--- Information supplied ---

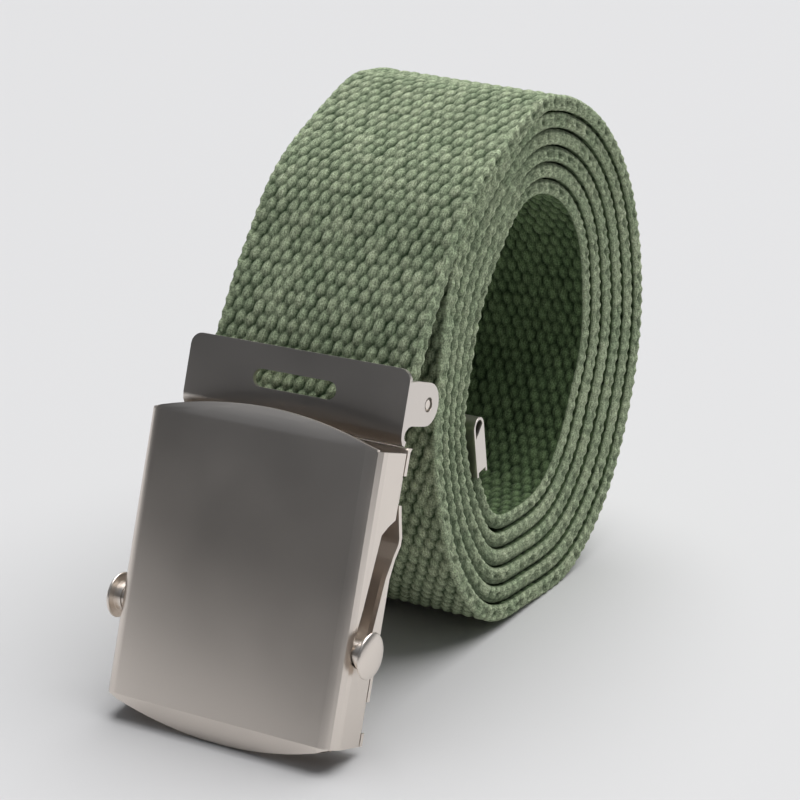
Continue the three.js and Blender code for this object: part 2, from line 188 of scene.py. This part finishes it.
# %% Path of the strap
held = turn(HELD, BUCKLE_LEAN) + BUCKLE_AT
lead = through([*held, *(ROLL_RADIUS * np.array(LEAD)), wound(0), wound(JOINED_OVER)], CURVE_STEPS)
set_in = [wound(TAIL_TURN + past, inset) for past, inset in TAIL]
tail = through([wound(TAIL_TURN - JOINED_OVER), wound(TAIL_TURN), *set_in], CURVE_STEPS)
spiral_turns = np.arange(JOINED_OVER + 1, TAIL_TURN - JOINED_OVER, 1.0)
outer = turn([*lead, *[wound(winding) for winding in spiral_turns], *tail], LYING)

# The webbing's box in the frame places the path: rear, floor and near side
low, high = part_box("webbing")
outer += np.array([high.y / MM - outer[:, 0].max(), low.z / MM - outer[:, 1].min()])
middle_across = high.x / MM - STRAP_WIDTH / 2

before = 90 - np.degrees([math.atan2(y, x) for x, y in lead])
turned = np.concatenate([before, spiral_turns, np.full(len(tail), float(TAIL_TURN))])
rolled = np.array([around(winding) for winding in turned])
flare = ROLL_RADIUS * rolled[:, 2]
along = np.concatenate([[0], np.cumsum(np.linalg.norm(np.diff(outer, axis=0), axis=1))])
strap_length = along[-1]
print("strap length %.0f mm, its middle %.2f mm across" % (strap_length, middle_across))

# %% [markdown]
# Soft webbing isn't equally thick everywhere. Where a further turn lies inside, it swells until it nearly
# touches it, and the folded clip on the free end squeezes it flat.

# %% Thickness of the strap
SWELLS_TO = 0.91  # share of the step between turns that the cloth fills
AIR = 0.1
THICKEST = 3.1
SWELLS_OVER = 12  # degrees of winding
WRAPPED_FROM = -25  # degrees wound where the strap first lies on a further turn
WRAPPED_TO = TAIL_TURN - 360 - SWELLS_OVER
CLIPPED = 0.6  # the clip takes this off the thickness of the last millimetres
CLIPPED_END = 15
CLIPPED_OVER = 5

room = np.clip(SWELLS_TO * ROLL_PITCH * rolled[:, 1] - AIR, STRAP_THICKNESS, THICKEST)
wrapped = np.clip(np.minimum(turned - WRAPPED_FROM, WRAPPED_TO - turned) / SWELLS_OVER, 0, 1)
thick = STRAP_THICKNESS + (room - STRAP_THICKNESS) * wrapped
thick -= CLIPPED * np.clip((along - (strap_length - CLIPPED_END)) / CLIPPED_OVER, 0, 1)
print("webbing %.1f to %.1f mm thick" % (thick.min(), thick.max()))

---

> [Problem details]
Print the material above once more, exactly.

> [Complete response]
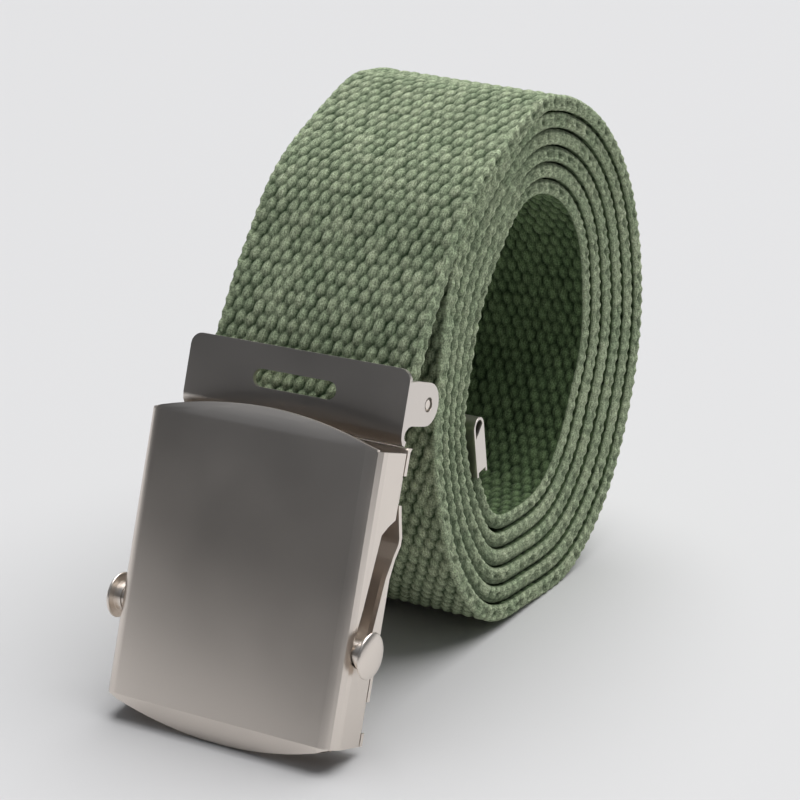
Continue the three.js and Blender code for this object: part 2, from line 188 of scene.py. This part finishes it.
# %% Path of the strap
held = turn(HELD, BUCKLE_LEAN) + BUCKLE_AT
lead = through([*held, *(ROLL_RADIUS * np.array(LEAD)), wound(0), wound(JOINED_OVER)], CURVE_STEPS)
set_in = [wound(TAIL_TURN + past, inset) for past, inset in TAIL]
tail = through([wound(TAIL_TURN - JOINED_OVER), wound(TAIL_TURN), *set_in], CURVE_STEPS)
spiral_turns = np.arange(JOINED_OVER + 1, TAIL_TURN - JOINED_OVER, 1.0)
outer = turn([*lead, *[wound(winding) for winding in spiral_turns], *tail], LYING)

# The webbing's box in the frame places the path: rear, floor and near side
low, high = part_box("webbing")
outer += np.array([high.y / MM - outer[:, 0].max(), low.z / MM - outer[:, 1].min()])
middle_across = high.x / MM - STRAP_WIDTH / 2

before = 90 - np.degrees([math.atan2(y, x) for x, y in lead])
turned = np.concatenate([before, spiral_turns, np.full(len(tail), float(TAIL_TURN))])
rolled = np.array([around(winding) for winding in turned])
flare = ROLL_RADIUS * rolled[:, 2]
along = np.concatenate([[0], np.cumsum(np.linalg.norm(np.diff(outer, axis=0), axis=1))])
strap_length = along[-1]
print("strap length %.0f mm, its middle %.2f mm across" % (strap_length, middle_across))

# %% [markdown]
# Soft webbing isn't equally thick everywhere. Where a further turn lies inside, it swells until it nearly
# touches it, and the folded clip on the free end squeezes it flat.

# %% Thickness of the strap
SWELLS_TO = 0.91  # share of the step between turns that the cloth fills
AIR = 0.1
THICKEST = 3.1
SWELLS_OVER = 12  # degrees of winding
WRAPPED_FROM = -25  # degrees wound where the strap first lies on a further turn
WRAPPED_TO = TAIL_TURN - 360 - SWELLS_OVER
CLIPPED = 0.6  # the clip takes this off the thickness of the last millimetres
CLIPPED_END = 15
CLIPPED_OVER = 5

room = np.clip(SWELLS_TO * ROLL_PITCH * rolled[:, 1] - AIR, STRAP_THICKNESS, THICKEST)
wrapped = np.clip(np.minimum(turned - WRAPPED_FROM, WRAPPED_TO - turned) / SWELLS_OVER, 0, 1)
thick = STRAP_THICKNESS + (room - STRAP_THICKNESS) * wrapped
thick -= CLIPPED * np.clip((along - (strap_length - CLIPPED_END)) / CLIPPED_OVER, 0, 1)
print("webbing %.1f to %.1f mm thick" % (thick.min(), thick.max()))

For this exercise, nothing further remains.